Perhaps once one gets over the feeling of being kicked in the gut, Jayber Crow is a necessary caution and exhortation. For whatever aesthetic qualities remain in our communities, be they urban, suburban or rural, we have to work hard not only to recognize and honor them, but to preserve them and help our children to see and appreciate them, as well. Loving and losing something hurts, but isn’t it far worse to be so anaesthetized by our sundry contemporary addictions that we’re incapable of doing what makes us most fully human? Says Jayber:
It is not a terrible thing to love the world, knowing that the world is always passing and irrecoverable, to be known only in loss. To love anything good, at any cost, is a bargain. It is a terrible thing to love the world, knowing that you are a human and therefore joined by kind to all that hates the world and hurries its passing — the violence and greed and falsehood that overcome the world that is meant to be overcome by love.
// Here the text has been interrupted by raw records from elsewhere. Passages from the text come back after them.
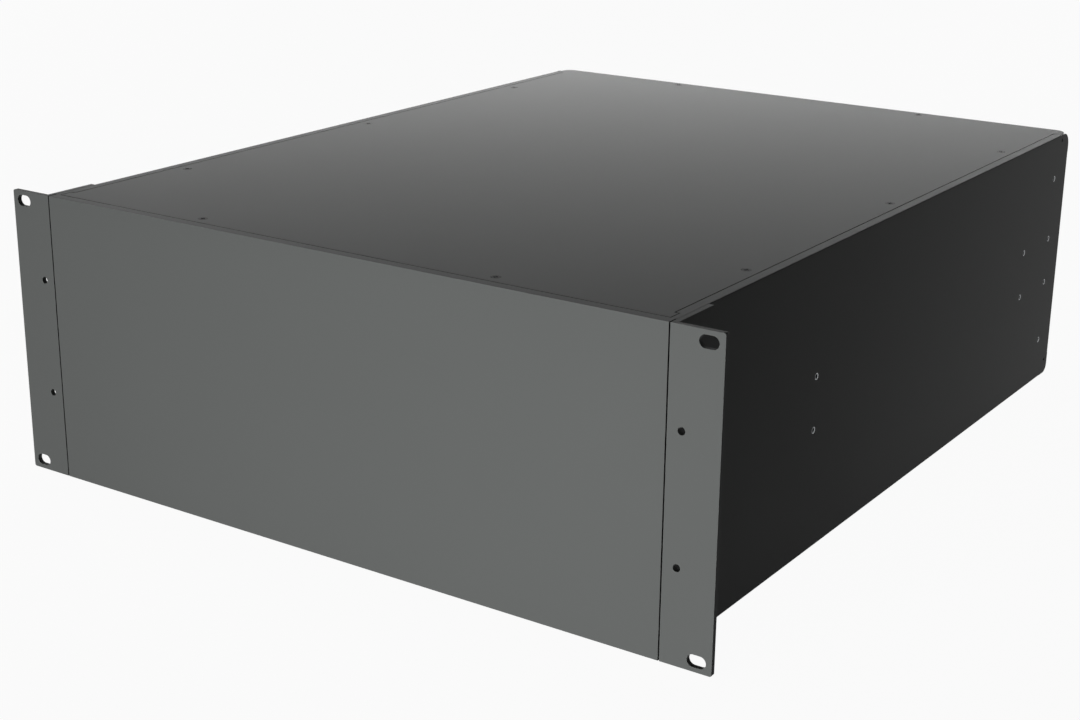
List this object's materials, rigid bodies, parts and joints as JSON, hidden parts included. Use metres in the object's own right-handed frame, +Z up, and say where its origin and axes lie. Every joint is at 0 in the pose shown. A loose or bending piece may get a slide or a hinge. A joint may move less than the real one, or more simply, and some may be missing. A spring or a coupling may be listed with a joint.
{
  "type": "rack mount instrument enclosure",
  "caption": "Low rectangular sheet metal case for a nineteen inch rack, with flush covers, a plain thick front panel and slotted angle ears.",
  "frame": {"origin": "centre of the four rack slots, on the rear faces of the ears, where the case meets the rack uprights", "axes": "+X to the right seen from the front, +Y back along the depth of the case, +Z up"},
  "size_m": [0.4826, 0.5574, 0.177],
  "materials": {
    "case_paint": "satin",
    "zinc_steel": "satin",
    "screw_black": "satin",
    "earth_brass": "satin"
  },
  "bodies": {
    "root": {"front_panel": "case_paint", "rack_ear_left": "case_paint", "rack_ear_right": "case_paint", "side_panel_left": "case_paint", "side_panel_right": "case_paint", "cover_strips_left": "zinc_steel", "cover_strips_right": "zinc_steel", "top_cover": "case_paint", "bottom_cover": "case_paint", "rear_panel": "case_paint", "front_top_rail": "zinc_steel", "front_bottom_rail": "zinc_steel", "top_cover_screws": "screw_black", "bottom_cover_screws": "screw_black", "side_nuts_left": "zinc_steel", "side_nuts_right": "zinc_steel", "front_rail_nuts": "zinc_steel", "rear_panel_nuts": "zinc_steel", "ear_screws_left": "screw_black", "ear_screws_right": "screw_black", "front_panel_screws": "zinc_steel", "rear_panel_screws": "screw_black", "earth_stud": "earth_brass", "earth_washer": "earth_brass", "earth_nut": "earth_brass"}
  },
  "joints": []
}
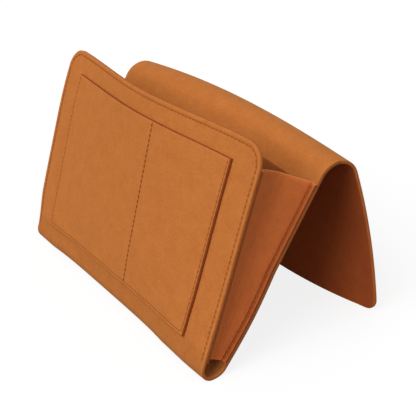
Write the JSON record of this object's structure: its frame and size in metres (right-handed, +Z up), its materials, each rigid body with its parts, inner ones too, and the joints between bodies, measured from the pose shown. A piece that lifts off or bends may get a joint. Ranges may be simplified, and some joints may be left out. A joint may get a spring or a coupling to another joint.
{
  "type": "hanging storage organizer",
  "caption": "Felt bag with side gussets, an outer patch pocket and a long flap that folds over the top and tucks under a mattress or cushion.",
  "frame": {"origin": "under the middle of the part's box, on the surface that it stands on", "axes": "+X along the bag to its right side as seen from the front, -Y towards the front, +Z up"},
  "size_m": [0.325, 0.1972, 0.205],
  "materials": {
    "main_felt": "matte orange-brown felt, 3 mm",
    "pocket_felt": "matte orange-brown felt, 3 mm",
    "gusset_felt": "matte orange-brown felt, 2 mm",
    "sewing_thread": "satin polyester thread, a shade darker than the felt"
  },
  "bodies": {
    "back": {"back_panel": "main_felt", "bottom_fold": "main_felt", "inner_pocket": "pocket_felt", "left_gusset_rear_flange": "gusset_felt", "right_gusset_rear_flange": "gusset_felt", "left_seam_thread": "sewing_thread", "left_seam_bobbin_thread": "sewing_thread", "right_seam_thread": "sewing_thread", "right_seam_bobbin_thread": "sewing_thread", "inner_pocket_thread": "sewing_thread", "inner_pocket_bobbin_thread": "sewing_thread"},
    "front": {"front_panel": "main_felt", "outer_pocket": "pocket_felt", "left_gusset_front_flange": "gusset_felt", "right_gusset_front_flange": "gusset_felt", "hem_thread": "sewing_thread", "hem_bobbin_thread": "sewing_thread", "pocket_thread": "sewing_thread", "pocket_bobbin_thread": "sewing_thread", "divider_thread": "sewing_thread", "divider_bobbin_thread": "sewing_thread"},
    "bend": {"top_bend": "main_felt"},
    "flap": {"tuck_flap": "main_felt"},
    "left_front_half": {"left_gusset_front": "gusset_felt"},
    "left_rear_half": {"left_gusset_rear": "gusset_felt"},
    "right_front_half": {"right_gusset_front": "gusset_felt"},
    "right_rear_half": {"right_gusset_rear": "gusset_felt"}
  },
  "joints": [
    {"name": "mouth_hinge", "type": "hinge", "parent": "back", "child": "front", "pos_m": [0, -0.08738, 0.0112], "axis": [1, 0, 0], "range_deg": [-12, 1.8]},
    {"name": "bend_hinge", "type": "hinge", "parent": "back", "child": "bend", "pos_m": [0, 0.02412, 0.15915], "axis": [1, 0, 0], "range_deg": [-25, 63]},
    {"name": "flap_hinge", "type": "hinge", "parent": "bend", "child": "flap", "pos_m": [0, 0.06221, 0.1543], "axis": [1, 0, 0], "range_deg": [-25, 63]},
    {"name": "left_front_gusset_hinge", "type": "hinge", "parent": "front", "child": "left_front_half", "pos_m": [-0.1552, -0.06552, 0.09878], "axis": [0, 0.3156, 0.9489], "range_deg": [-53, 8]},
    {"name": "left_rear_gusset_hinge", "type": "hinge", "parent": "back", "child": "left_rear_half", "pos_m": [-0.1552, -0.03133, 0.08196], "axis": [0, -0.5592, -0.829], "range_deg": [-53, 8]},
    {"name": "right_front_gusset_hinge", "type": "hinge", "parent": "front", "child": "right_front_half", "pos_m": [0.1552, -0.06552, 0.09878], "axis": [0, -0.3156, -0.9489], "range_deg": [-53, 8]},
    {"name": "right_rear_gusset_hinge", "type": "hinge", "parent": "back", "child": "right_rear_half", "pos_m": [0.1552, -0.03133, 0.08196], "axis": [0, 0.5592, 0.829], "range_deg": [-53, 8]}
  ],
  "couplings": [
    {"joint": "flap_hinge", "follows": "bend_hinge", "ratio": 1},
    {"joint": "left_front_gusset_hinge", "follows": "mouth_hinge", "ratio": 4.4},
    {"joint": "left_rear_gusset_hinge", "follows": "mouth_hinge", "ratio": 4.4},
    {"joint": "right_front_gusset_hinge", "follows": "mouth_hinge", "ratio": 4.4},
    {"joint": "right_rear_gusset_hinge", "follows": "mouth_hinge", "ratio": 4.4}
  ]
}
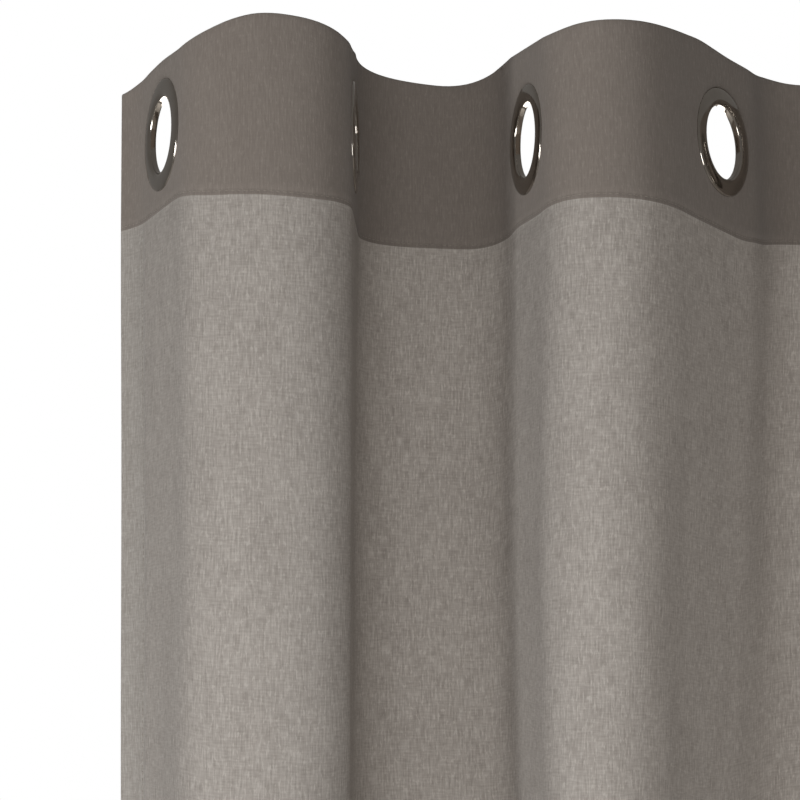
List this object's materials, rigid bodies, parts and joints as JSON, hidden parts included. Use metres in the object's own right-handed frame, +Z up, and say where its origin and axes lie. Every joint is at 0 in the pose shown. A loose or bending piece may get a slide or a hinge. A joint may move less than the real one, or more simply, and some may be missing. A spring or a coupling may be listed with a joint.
{
  "type": "eyelet curtain panel",
  "caption": "Semi-sheer linen-look curtain panel with a double header and metal eyelets, gathered in even folds along a rod and drawn open or shut like a concertina.",
  "frame": {"origin": "on the axis of the rod that the panel hangs on, where it passes the first (outer) eyelet", "axes": "+X along the rod from the outer side edge to the inner one, +Y towards the wall, +Z up"},
  "size_m": [0.7834, 0.137, 2.4],
  "materials": {
    "cloth": "semi-sheer linen-look weave",
    "stiffener": "non-woven interlining",
    "eyelet_metal": "dark nickel, polished"
  },
  "bodies": {
    "outer_side": {"outer_side_hem": "cloth"},
    "leaf_1": {"cloth_leaf_1": "cloth", "header_front_1": "cloth", "header_stiffener_1": "stiffener", "header_fold_1": "cloth", "bottom_hem_1": "cloth", "eyelet_front_ring_1": "eyelet_metal", "eyelet_back_ring_1": "eyelet_metal"},
    "leaf_2": {"cloth_leaf_2": "cloth", "header_front_2": "cloth", "header_stiffener_2": "stiffener", "header_fold_2": "cloth", "bottom_hem_2": "cloth", "eyelet_front_ring_2": "eyelet_metal", "eyelet_back_ring_2": "eyelet_metal"},
    "leaf_3": {"cloth_leaf_3": "cloth", "header_front_3": "cloth", "header_stiffener_3": "stiffener", "header_fold_3": "cloth", "bottom_hem_3": "cloth", "eyelet_front_ring_3": "eyelet_metal", "eyelet_back_ring_3": "eyelet_metal"},
    "leaf_4": {"cloth_leaf_4": "cloth", "header_front_4": "cloth", "header_stiffener_4": "stiffener", "header_fold_4": "cloth", "bottom_hem_4": "cloth", "eyelet_front_ring_4": "eyelet_metal", "eyelet_back_ring_4": "eyelet_metal"},
    "leaf_5": {"cloth_leaf_5": "cloth", "header_front_5": "cloth", "header_stiffener_5": "stiffener", "header_fold_5": "cloth", "bottom_hem_5": "cloth", "eyelet_front_ring_5": "eyelet_metal", "eyelet_back_ring_5": "eyelet_metal"},
    "leaf_6": {"cloth_leaf_6": "cloth", "header_front_6": "cloth", "header_stiffener_6": "stiffener", "header_fold_6": "cloth", "bottom_hem_6": "cloth", "eyelet_front_ring_6": "eyelet_metal", "eyelet_back_ring_6": "eyelet_metal"},
    "leaf_7": {"cloth_leaf_7": "cloth", "header_front_7": "cloth", "header_stiffener_7": "stiffener", "header_fold_7": "cloth", "bottom_hem_7": "cloth", "eyelet_front_ring_7": "eyelet_metal", "eyelet_back_ring_7": "eyelet_metal"},
    "leaf_8": {"cloth_leaf_8": "cloth", "header_front_8": "cloth", "header_stiffener_8": "stiffener", "header_fold_8": "cloth", "bottom_hem_8": "cloth", "eyelet_front_ring_8": "eyelet_metal", "eyelet_back_ring_8": "eyelet_metal", "inner_side_hem": "cloth"}
  },
  "joints": [
    {"name": "draw", "type": "hinge", "parent": "outer_side", "child": "leaf_1", "pos_m": [0, 0, -0.0125], "axis": [0, 0, 1], "range_deg": [-22, 25]},
    {"name": "fold_1_2", "type": "hinge", "parent": "leaf_1", "child": "leaf_2", "pos_m": [0.0528, -0.06007, -0.0125], "axis": [0, 0, 1], "range_deg": [-51, 45]},
    {"name": "fold_2_3", "type": "hinge", "parent": "leaf_2", "child": "leaf_3", "pos_m": [0.1538, 0.06251, -0.0125], "axis": [0, 0, 1], "range_deg": [-45, 51]},
    {"name": "fold_3_4", "type": "hinge", "parent": "leaf_3", "child": "leaf_4", "pos_m": [0.25776, -0.05881, -0.0125], "axis": [0, 0, 1], "range_deg": [-51, 45]},
    {"name": "fold_4_5", "type": "hinge", "parent": "leaf_4", "child": "leaf_5", "pos_m": [0.36584, 0.066, -0.0125], "axis": [0, 0, 1], "range_deg": [-45, 51]},
    {"name": "fold_5_6", "type": "hinge", "parent": "leaf_5", "child": "leaf_6", "pos_m": [0.47169, -0.06386, -0.0125], "axis": [0, 0, 1], "range_deg": [-51, 45]},
    {"name": "fold_6_7", "type": "hinge", "parent": "leaf_6", "child": "leaf_7", "pos_m": [0.57472, 0.06786, -0.0125], "axis": [0, 0, 1], "range_deg": [-45, 51]},
    {"name": "fold_7_8", "type": "hinge", "parent": "leaf_7", "child": "leaf_8", "pos_m": [0.67672, -0.06571, -0.0125], "axis": [0, 0, 1], "range_deg": [-51, 45]}
  ],
  "couplings": [
    {"joint": "fold_1_2", "follows": "draw", "ratio": -2},
    {"joint": "fold_2_3", "follows": "draw", "ratio": 2},
    {"joint": "fold_3_4", "follows": "draw", "ratio": -2},
    {"joint": "fold_4_5", "follows": "draw", "ratio": 2},
    {"joint": "fold_5_6", "follows": "draw", "ratio": -2},
    {"joint": "fold_6_7", "follows": "draw", "ratio": 2},
    {"joint": "fold_7_8", "follows": "draw", "ratio": -2}
  ]
}
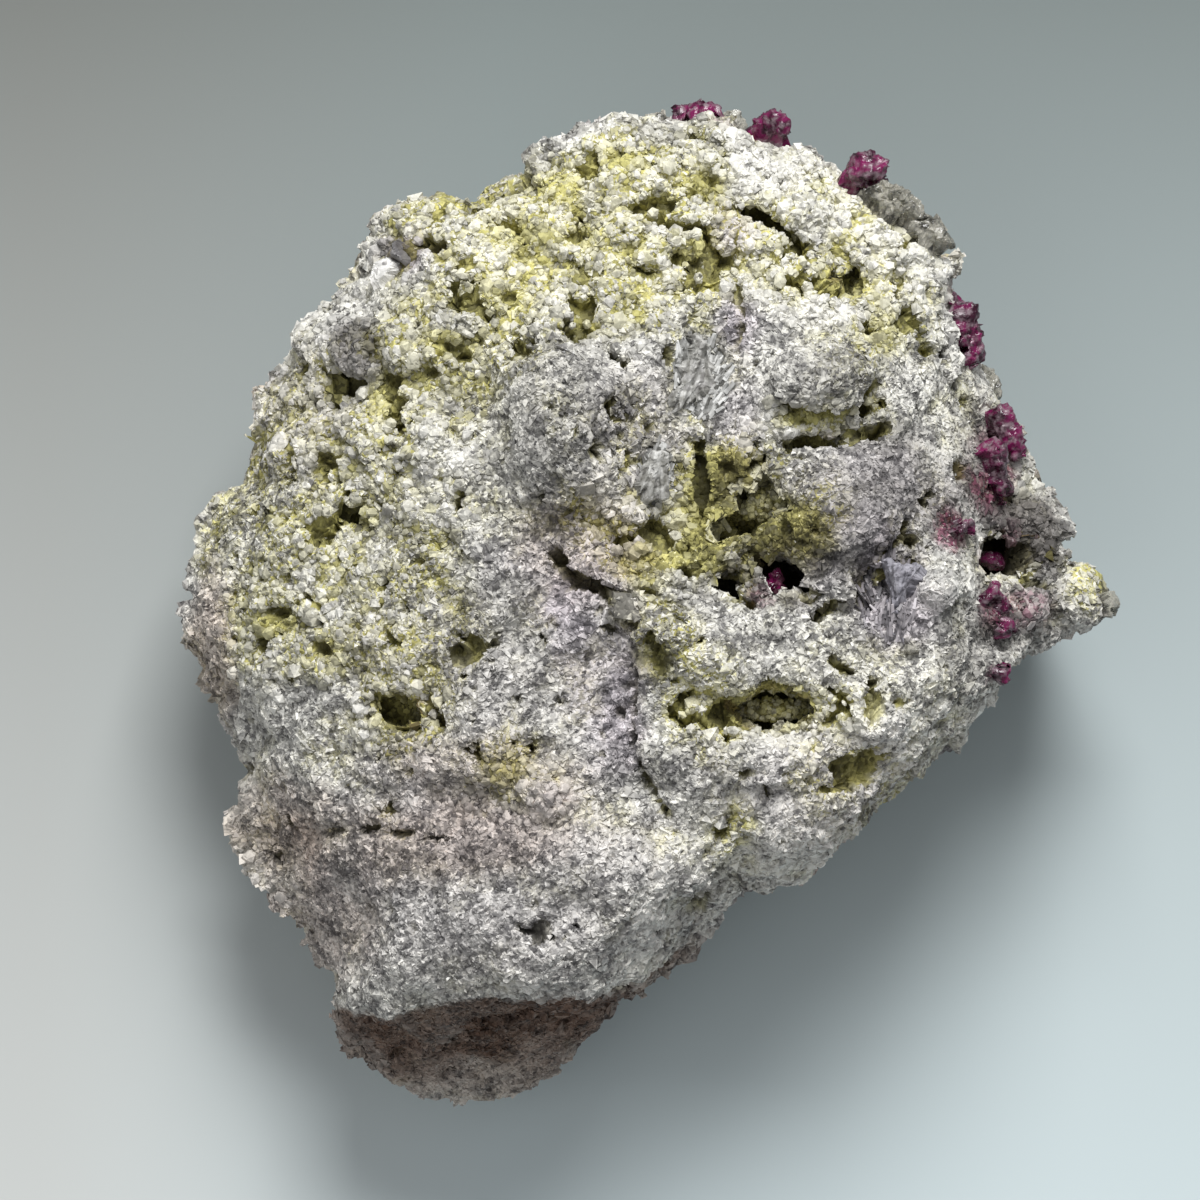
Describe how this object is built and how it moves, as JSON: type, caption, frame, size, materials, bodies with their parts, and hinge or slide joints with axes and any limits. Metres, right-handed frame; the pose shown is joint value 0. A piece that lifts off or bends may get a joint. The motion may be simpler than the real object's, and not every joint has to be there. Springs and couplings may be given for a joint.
{
  "type": "tourmaline cluster on matrix",
  "caption": "Lump of grey lepidolite rock with yellow-green vugs, albite, quartz and mica, set with pink rubellite tourmaline prisms; rests on its flat back.",
  "frame": {"origin": "middle of the object's outline, on the plane that its flat back rests on", "axes": "+X across the face that the picture shows, to its right; +Y up that face, the longest extent; +Z out of the flat back through the face, the shortest extent"},
  "size_m": [0.1204, 0.1288, 0.0527],
  "materials": {
    "lepidolite_rock": "granular, sparkling with fine mica, stained yellow-green in places",
    "rubellite": "translucent, striated, glassy",
    "quartz": "translucent, broken",
    "mica": "pearly cleaved sheets",
    "lavender_lepidolite": "fine scaly, pearly",
    "albite": "white bladed, satin",
    "yellow_crust": "small blocky crystals, satin"
  },
  "bodies": {
    "root": {"matrix": "lepidolite_rock", "rubellite_top_left": "rubellite", "rubellite_top_right": "rubellite", "rubellite_upper_right": "rubellite", "rubellite_rim_upper": "rubellite", "rubellite_rim_middle": "rubellite", "rubellite_rim_lower": "rubellite", "rubellite_spot": "rubellite", "rubellite_bright": "rubellite", "rubellite_small": "rubellite", "rubellite_bundle_right": "rubellite", "rubellite_bundle_corner": "rubellite", "rubellite_bundle_top": "rubellite", "rubellite_wall_1": "rubellite", "rubellite_wall_2": "rubellite", "rubellite_wall_3": "rubellite", "rubellite_wall_4": "rubellite", "quartz_top_left": "quartz", "quartz_top_link": "quartz", "quartz_upper_right": "quartz", "quartz_shoulder": "quartz", "quartz_brown": "quartz", "quartz_nose": "quartz", "quartz_wall_1": "quartz", "quartz_wall_2": "quartz", "quartz_wall_3": "quartz", "quartz_wall_4": "quartz", "quartz_wall_5": "quartz", "quartz_wall_6": "quartz", "mica_plate_bright": "mica", "mica_plate_dark": "mica", "lavender_columns": "lavender_lepidolite", "albite_blades": "albite", "albite_blades_lower": "albite", "crust_central_vug": "yellow_crust", "crust_lower_vug": "yellow_crust", "crust_right_vug": "rubellite", "crust_pocket": "rubellite"}
  },
  "joints": []
}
We read Jayber Crow then as a charge to avoid becoming so disheartened by these desperate times that we become incapable of cherishing authentic goods that contribute to human flourishing. The white oak, its leaves reflecting light in the afternoon sun; the loud, fast chitter of the kestrel as it soars among the treetops; the family-owned business that needs your business. “There are moments when the heart is generous, and then it knows that for better or worse our lives are woven together here, one with one another and with the place and all the living things,” observes Jayber. For America to survive, we’ll need a lot more of those moments.